## The request:
Return the material below in full and exactly.
* start Data *
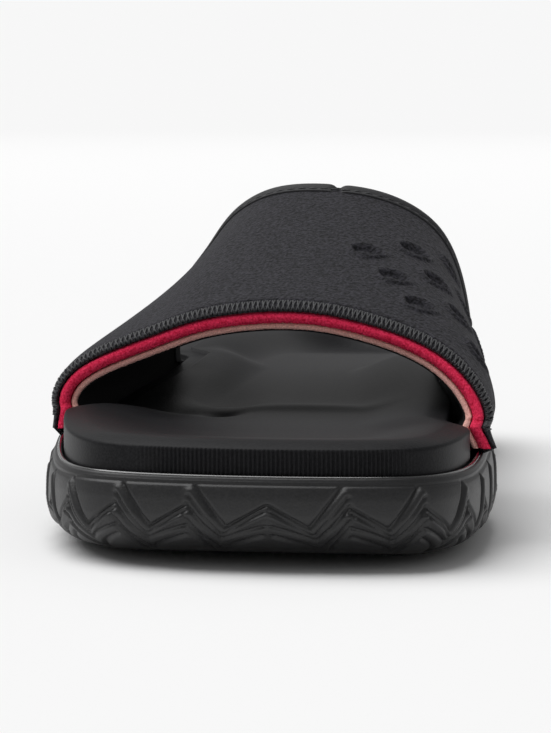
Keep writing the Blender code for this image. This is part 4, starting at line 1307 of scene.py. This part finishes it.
def build_tape(field, paint):
    """Rolled tape round the strap's rear edge, with a notch at its join."""
    index = np.arange(len(TAPE.before))
    fine = np.linspace(0, index[-1], 64)
    runs = field.length - smooth_curve(index, TAPE.before, fine)[:, None] * MM
    depths = smooth_curve(index, TAPE.depth, fine)[:, None] * MM + np.zeros(field.count)
    lengths = walked(field.points[:, -1])
    join = np.interp(TAPE_JOIN_TURN, field.turns, lengths[field.seats:-field.seats])
    notch = np.exp(-(np.abs(lengths - join) / TAPE_JOIN_WIDTH) ** 1.5)
    depths = depths + TAPE_JOIN_DEPTH * notch * smooth_step((2.4 * MM - depths) / (2.0 * MM))
    foot = np.minimum(np.arange(field.count), np.arange(field.count)[::-1])
    sunk = 1 - smooth_step((foot - field.seats * 0.45) / (field.seats * 0.5))
    middle = STRAP_THICKNESS / 2
    depths = middle + (depths - middle) * (1 - TAPE_FOOT_SQUEEZE * sunk)
    skin = Skin()
    skin.cover(skin.add(field.place(runs, depths)))
    skin.build("strap_tape", paint, "strap_cloth")


def build_edge_stitches(field, paint):
    """Threads whipped over the strap's front edge."""
    lengths = walked(field.points[:, 0])
    seat = field.seats - 6
    path = STITCH_PATH.copy()
    path[:, 1] += edge_taper(path[:, 0]) * 0.85
    random = np.random.default_rng(3)
    skin = Skin()
    for i in range(int((lengths[-seat] - lengths[seat]) / STITCH_PITCH)):
        for lean in (STITCH_LEAN, -STITCH_LEAN):
            sway = random.uniform(-0.15, 0.15, 2) * MM
            across = lengths[seat] + sway[0] + (i + np.linspace(-lean, lean, len(path))) * STITCH_PITCH
            where = np.interp(across, lengths, np.arange(field.count))
            spots = [field.between(at, run, depth + sway[1] * 0.3) for at, (run, depth) in zip(where, path)]
            skin.tube(spots, STITCH_RADIUS)
    skin.build("strap_edge_thread", paint, "strap_cloth")


def build_tape_stitches(field, paint):
    """Running stitches along the rear tape."""
    lengths = walked(field.points[:, -1])
    columns = np.arange(field.count)
    seat = field.seats - 6
    share = np.linspace(0, 1, 7)
    depths = TAPE_STITCH_DEPTH - TAPE_STITCH_RISE * np.sin(share * math.pi)
    skin = Skin()
    for i in range(int((lengths[-seat] - lengths[seat]) / TAPE_STITCH_PITCH)):
        across = lengths[seat] + i * TAPE_STITCH_PITCH + share * TAPE_STITCH_LENGTH
        where = np.interp(across, lengths, columns)
        runs = np.interp(where, columns, field.length) - TAPE_STITCH_BEFORE
        skin.tube([field.between(*spot) for spot in zip(where, runs, depths)], TAPE_STITCH_RADIUS)
    skin.build("strap_tape_thread", paint, "strap_cloth")


def build_stage():
    """Pale floor, soft light from all round, and the camera at the photographed angle."""
    scene = bpy.context.scene
    world = bpy.data.worlds.new("studio")
    world.use_nodes = True
    sky = world.node_tree.nodes["Background"].inputs
    sky["Color"].default_value = (1, 1, 1, 1)
    sky["Strength"].default_value = WORLD_STRENGTH
    scene.world = world
    scene.view_settings.view_transform = "Standard"

    mesh = bpy.data.meshes.new("floor")
    corners = [(x * FLOOR_HALF, y * FLOOR_HALF, 0) for x, y in ((-1, -1), (1, -1), (1, 1), (-1, 1))]
    mesh.from_pydata(corners, [], [(0, 1, 2, 3)])
    paint = Paint("floor_white", 0.9, Specular_IOR_Level=0.0, Base_Color=(*[FLOOR_WHITE] * 3, 1))
    mesh.materials.append(paint.material)
    add_object("floor", mesh)

    light = bpy.data.lights.new("overhead", "SUN")
    light.energy = OVERHEAD_ENERGY
    light.angle = OVERHEAD_SPREAD
    lamp = add_object("overhead", light)
    lamp.rotation_euler = Vector(OVERHEAD_DIRECTION).to_track_quat("Z", "Y").to_euler()

    panel = bpy.data.lights.new("back_panel", "AREA")
    panel.shape = "RECTANGLE"
    panel.size, panel.size_y = PANEL_SIZE
    panel.energy = PANEL_ENERGY
    lamp = add_object("back_panel", panel)
    lamp.location = PANEL_PLACE
    lamp.rotation_euler = Vector(PANEL_DIRECTION).to_track_quat("Z", "Y").to_euler()

    camera = bpy.data.cameras.new("camera")
    camera.sensor_width = 36
    camera.lens = CAMERA_LENS
    camera.clip_start = 0.05
    viewer = add_object("camera", camera)
    viewer.location = CAMERA_PLACE
    sight = Vector(CAMERA_TARGET) - Vector(CAMERA_PLACE)
    viewer.rotation_euler = sight.to_track_quat("-Z", "Y").to_euler()
    scene.camera = viewer


RUBBER = rubber()
THREAD = grained(
    Paint("strap_thread", 0.5, Specular_IOR_Level=0.4, Sheen_Weight=0.1),
    0.35 * MM, 2, 0.35, (0.0070, 0.0072, 0.0090), (0.036, 0.037, 0.042), 0.10 * MM, 0.6,
)
TAPE_CLOTH = grained(
    Paint("strap_tape", 0.6, Specular_IOR_Level=0.3, Sheen_Weight=0.06),
    0.4 * MM, 2, 0.35, (0.008, 0.008, 0.0095), (0.022, 0.022, 0.0245), 0.10 * MM, 0.5,
)
FELT = grained(
    Paint(
        "strap_felt", 0.9, Specular_IOR_Level=0.12, Sheen_Weight=0.15, Sheen_Roughness=0.4,
        Sheen_Tint=(1.0, 0.25, 0.35, 1),
    ),
    0.5 * MM, 3, 0.32, (0.56, 0.006, 0.040), (1.0, 0.055, 0.150), 0.30 * MM, 0.8,
)
LINING = grained(
    Paint("strap_lining", 0.9, Specular_IOR_Level=0.12, Sheen_Weight=0.1),
    0.4 * MM, 3, 0.32, (0.62, 0.315, 0.275), (1.0, 0.57, 0.50), 0.22 * MM, 0.8,
)
# Near-black colour of the innermost sheet: painted shade for the deep shade inside the strap.
PAINTED_SHADE_CLOTH = grained(
    Paint("strap_painted_shade_cloth", 0.9, Specular_IOR_Level=0.1),
    0.4 * MM, 2, 0.35, (0.005, 0.005, 0.0055), (0.014, 0.0135, 0.0145), 0.10 * MM, 0.5,
)

build_outsole(RUBBER)
build_lip_bead(gloss_rubber())
build_tread(RUBBER)
build_footbed(foam())
build_upper(cloth())
FIELD = build_inner_layers(FELT, LINING, PAINTED_SHADE_CLOTH)
build_tape(FIELD, TAPE_CLOTH)
build_edge_stitches(FIELD, THREAD)
build_tape_stitches(FIELD, THREAD)
build_stage()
* end Data *
## Written solution:
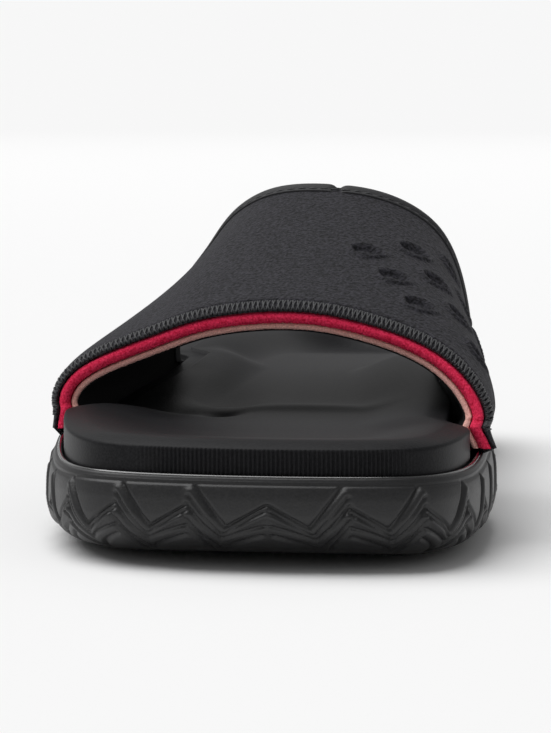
Keep writing the Blender code for this image. This is part 4, starting at line 1307 of scene.py. This part finishes it.
def build_tape(field, paint):
    """Rolled tape round the strap's rear edge, with a notch at its join."""
    index = np.arange(len(TAPE.before))
    fine = np.linspace(0, index[-1], 64)
    runs = field.length - smooth_curve(index, TAPE.before, fine)[:, None] * MM
    depths = smooth_curve(index, TAPE.depth, fine)[:, None] * MM + np.zeros(field.count)
    lengths = walked(field.points[:, -1])
    join = np.interp(TAPE_JOIN_TURN, field.turns, lengths[field.seats:-field.seats])
    notch = np.exp(-(np.abs(lengths - join) / TAPE_JOIN_WIDTH) ** 1.5)
    depths = depths + TAPE_JOIN_DEPTH * notch * smooth_step((2.4 * MM - depths) / (2.0 * MM))
    foot = np.minimum(np.arange(field.count), np.arange(field.count)[::-1])
    sunk = 1 - smooth_step((foot - field.seats * 0.45) / (field.seats * 0.5))
    middle = STRAP_THICKNESS / 2
    depths = middle + (depths - middle) * (1 - TAPE_FOOT_SQUEEZE * sunk)
    skin = Skin()
    skin.cover(skin.add(field.place(runs, depths)))
    skin.build("strap_tape", paint, "strap_cloth")


def build_edge_stitches(field, paint):
    """Threads whipped over the strap's front edge."""
    lengths = walked(field.points[:, 0])
    seat = field.seats - 6
    path = STITCH_PATH.copy()
    path[:, 1] += edge_taper(path[:, 0]) * 0.85
    random = np.random.default_rng(3)
    skin = Skin()
    for i in range(int((lengths[-seat] - lengths[seat]) / STITCH_PITCH)):
        for lean in (STITCH_LEAN, -STITCH_LEAN):
            sway = random.uniform(-0.15, 0.15, 2) * MM
            across = lengths[seat] + sway[0] + (i + np.linspace(-lean, lean, len(path))) * STITCH_PITCH
            where = np.interp(across, lengths, np.arange(field.count))
            spots = [field.between(at, run, depth + sway[1] * 0.3) for at, (run, depth) in zip(where, path)]
            skin.tube(spots, STITCH_RADIUS)
    skin.build("strap_edge_thread", paint, "strap_cloth")


def build_tape_stitches(field, paint):
    """Running stitches along the rear tape."""
    lengths = walked(field.points[:, -1])
    columns = np.arange(field.count)
    seat = field.seats - 6
    share = np.linspace(0, 1, 7)
    depths = TAPE_STITCH_DEPTH - TAPE_STITCH_RISE * np.sin(share * math.pi)
    skin = Skin()
    for i in range(int((lengths[-seat] - lengths[seat]) / TAPE_STITCH_PITCH)):
        across = lengths[seat] + i * TAPE_STITCH_PITCH + share * TAPE_STITCH_LENGTH
        where = np.interp(across, lengths, columns)
        runs = np.interp(where, columns, field.length) - TAPE_STITCH_BEFORE
        skin.tube([field.between(*spot) for spot in zip(where, runs, depths)], TAPE_STITCH_RADIUS)
    skin.build("strap_tape_thread", paint, "strap_cloth")


def build_stage():
    """Pale floor, soft light from all round, and the camera at the photographed angle."""
    scene = bpy.context.scene
    world = bpy.data.worlds.new("studio")
    world.use_nodes = True
    sky = world.node_tree.nodes["Background"].inputs
    sky["Color"].default_value = (1, 1, 1, 1)
    sky["Strength"].default_value = WORLD_STRENGTH
    scene.world = world
    scene.view_settings.view_transform = "Standard"

    mesh = bpy.data.meshes.new("floor")
    corners = [(x * FLOOR_HALF, y * FLOOR_HALF, 0) for x, y in ((-1, -1), (1, -1), (1, 1), (-1, 1))]
    mesh.from_pydata(corners, [], [(0, 1, 2, 3)])
    paint = Paint("floor_white", 0.9, Specular_IOR_Level=0.0, Base_Color=(*[FLOOR_WHITE] * 3, 1))
    mesh.materials.append(paint.material)
    add_object("floor", mesh)

    light = bpy.data.lights.new("overhead", "SUN")
    light.energy = OVERHEAD_ENERGY
    light.angle = OVERHEAD_SPREAD
    lamp = add_object("overhead", light)
    lamp.rotation_euler = Vector(OVERHEAD_DIRECTION).to_track_quat("Z", "Y").to_euler()

    panel = bpy.data.lights.new("back_panel", "AREA")
    panel.shape = "RECTANGLE"
    panel.size, panel.size_y = PANEL_SIZE
    panel.energy = PANEL_ENERGY
    lamp = add_object("back_panel", panel)
    lamp.location = PANEL_PLACE
    lamp.rotation_euler = Vector(PANEL_DIRECTION).to_track_quat("Z", "Y").to_euler()

    camera = bpy.data.cameras.new("camera")
    camera.sensor_width = 36
    camera.lens = CAMERA_LENS
    camera.clip_start = 0.05
    viewer = add_object("camera", camera)
    viewer.location = CAMERA_PLACE
    sight = Vector(CAMERA_TARGET) - Vector(CAMERA_PLACE)
    viewer.rotation_euler = sight.to_track_quat("-Z", "Y").to_euler()
    scene.camera = viewer


RUBBER = rubber()
THREAD = grained(
    Paint("strap_thread", 0.5, Specular_IOR_Level=0.4, Sheen_Weight=0.1),
    0.35 * MM, 2, 0.35, (0.0070, 0.0072, 0.0090), (0.036, 0.037, 0.042), 0.10 * MM, 0.6,
)
TAPE_CLOTH = grained(
    Paint("strap_tape", 0.6, Specular_IOR_Level=0.3, Sheen_Weight=0.06),
    0.4 * MM, 2, 0.35, (0.008, 0.008, 0.0095), (0.022, 0.022, 0.0245), 0.10 * MM, 0.5,
)
FELT = grained(
    Paint(
        "strap_felt", 0.9, Specular_IOR_Level=0.12, Sheen_Weight=0.15, Sheen_Roughness=0.4,
        Sheen_Tint=(1.0, 0.25, 0.35, 1),
    ),
    0.5 * MM, 3, 0.32, (0.56, 0.006, 0.040), (1.0, 0.055, 0.150), 0.30 * MM, 0.8,
)
LINING = grained(
    Paint("strap_lining", 0.9, Specular_IOR_Level=0.12, Sheen_Weight=0.1),
    0.4 * MM, 3, 0.32, (0.62, 0.315, 0.275), (1.0, 0.57, 0.50), 0.22 * MM, 0.8,
)
# Near-black colour of the innermost sheet: painted shade for the deep shade inside the strap.
PAINTED_SHADE_CLOTH = grained(
    Paint("strap_painted_shade_cloth", 0.9, Specular_IOR_Level=0.1),
    0.4 * MM, 2, 0.35, (0.005, 0.005, 0.0055), (0.014, 0.0135, 0.0145), 0.10 * MM, 0.5,
)

build_outsole(RUBBER)
build_lip_bead(gloss_rubber())
build_tread(RUBBER)
build_footbed(foam())
build_upper(cloth())
FIELD = build_inner_layers(FELT, LINING, PAINTED_SHADE_CLOTH)
build_tape(FIELD, TAPE_CLOTH)
build_edge_stitches(FIELD, THREAD)
build_tape_stitches(FIELD, THREAD)
build_stage()